## Dataset content
--------------------------------------------------

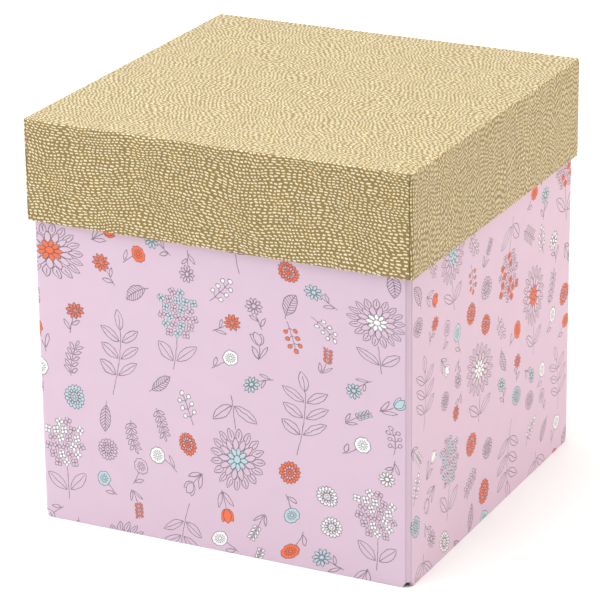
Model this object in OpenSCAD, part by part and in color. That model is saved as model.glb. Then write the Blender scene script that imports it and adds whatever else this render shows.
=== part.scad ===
// Square flower box in paper-wrapped greyboard: a wall ring that turns its corners on paper hinges,
// a glued-in bottom, and a deep lift-off lid that slides down over the walls and rests on their rim.
// Origin at the middle of the underside, +Z up, the front panel towards -Y.

/* [Overall] */
// Width of the lid over its side panels
lid_w = 300; // [220:1:380]
// Depth of the lid over its front and back panels
lid_d = 300; // [220:1:380]
// Height of the closed box
box_h = 305; // [180:1:400]
// Height of the lid's skirt, from its lower edge to its top face
lid_h = 75; // [45:0.5:120]

/* [Board and papers] */
// Thickness of the greyboard panels
board_t = 2; // [1.2:0.1:3]
// Thickness of the printed covering papers
wrap_t = 0.15; // [0.12:0.01:0.3]
// Thickness of the plain lining papers
lining_t = 0.15; // [0.12:0.01:0.3]
// Thickness of the paper glued under the box
underside_t = 0.15; // [0.12:0.01:0.3]
// Thickness of the tape that holds the lid's corners
stay_t = 0.12; // [0.08:0.01:0.25]

/* [Fits] */
// Gap on each side between the lid's lining and the wall wrap
lid_clearance = 0.45; // [0.35:0.05:1.5]
// Gap on each side between the bottom board and the walls
bottom_clearance = 0.3; // [0.2:0.05:1]

/* [Turned edges] */
// How far each covering paper is turned in over a board edge
turn_in = 18; // [8:0.5:30]
// How far the linings stay back from a turned edge
lining_reveal = 4; // [2:0.5:7]
// How far the wall lining is turned out over the bottom board
floor_flange = 12; // [6:0.5:25]
// Height over which a paper climbs onto the layer beside it
step_len = 0.4; // [0.3:0.05:1]
// How far the underside paper stays back from the wall faces
underside_inset = 1; // [0.5:0.1:1.2]

/* [Corner hinges of the walls] */
// Distance from a wall's corner to where its board ends
hinge_leg = 3.5; // [3:0.1:5]
// Depth of the two creases beside each hinge's bead
crease_depth = 0.45; // [0.3:0.05:0.6]
// Radius of the bead that the paper makes round the corner
bead_r = 2.2; // [2:0.05:2.6]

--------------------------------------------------

## Written problem
Please repeat the material above, word for word and in full.

## Result below
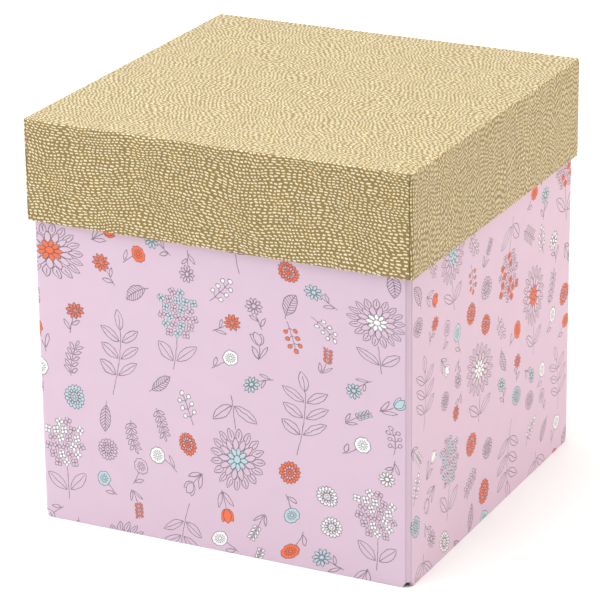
Model this object in OpenSCAD, part by part and in color. That model is saved as model.glb. Then write the Blender scene script that imports it and adds whatever else this render shows.
=== part.scad ===
// Square flower box in paper-wrapped greyboard: a wall ring that turns its corners on paper hinges,
// a glued-in bottom, and a deep lift-off lid that slides down over the walls and rests on their rim.
// Origin at the middle of the underside, +Z up, the front panel towards -Y.

/* [Overall] */
// Width of the lid over its side panels
lid_w = 300; // [220:1:380]
// Depth of the lid over its front and back panels
lid_d = 300; // [220:1:380]
// Height of the closed box
box_h = 305; // [180:1:400]
// Height of the lid's skirt, from its lower edge to its top face
lid_h = 75; // [45:0.5:120]

/* [Board and papers] */
// Thickness of the greyboard panels
board_t = 2; // [1.2:0.1:3]
// Thickness of the printed covering papers
wrap_t = 0.15; // [0.12:0.01:0.3]
// Thickness of the plain lining papers
lining_t = 0.15; // [0.12:0.01:0.3]
// Thickness of the paper glued under the box
underside_t = 0.15; // [0.12:0.01:0.3]
// Thickness of the tape that holds the lid's corners
stay_t = 0.12; // [0.08:0.01:0.25]

/* [Fits] */
// Gap on each side between the lid's lining and the wall wrap
lid_clearance = 0.45; // [0.35:0.05:1.5]
// Gap on each side between the bottom board and the walls
bottom_clearance = 0.3; // [0.2:0.05:1]

/* [Turned edges] */
// How far each covering paper is turned in over a board edge
turn_in = 18; // [8:0.5:30]
// How far the linings stay back from a turned edge
lining_reveal = 4; // [2:0.5:7]
// How far the wall lining is turned out over the bottom board
floor_flange = 12; // [6:0.5:25]
// Height over which a paper climbs onto the layer beside it
step_len = 0.4; // [0.3:0.05:1]
// How far the underside paper stays back from the wall faces
underside_inset = 1; // [0.5:0.1:1.2]

/* [Corner hinges of the walls] */
// Distance from a wall's corner to where its board ends
hinge_leg = 3.5; // [3:0.1:5]
// Depth of the two creases beside each hinge's bead
crease_depth = 0.45; // [0.3:0.05:0.6]
// Radius of the bead that the paper makes round the corner
bead_r = 2.2; // [2:0.05:2.6]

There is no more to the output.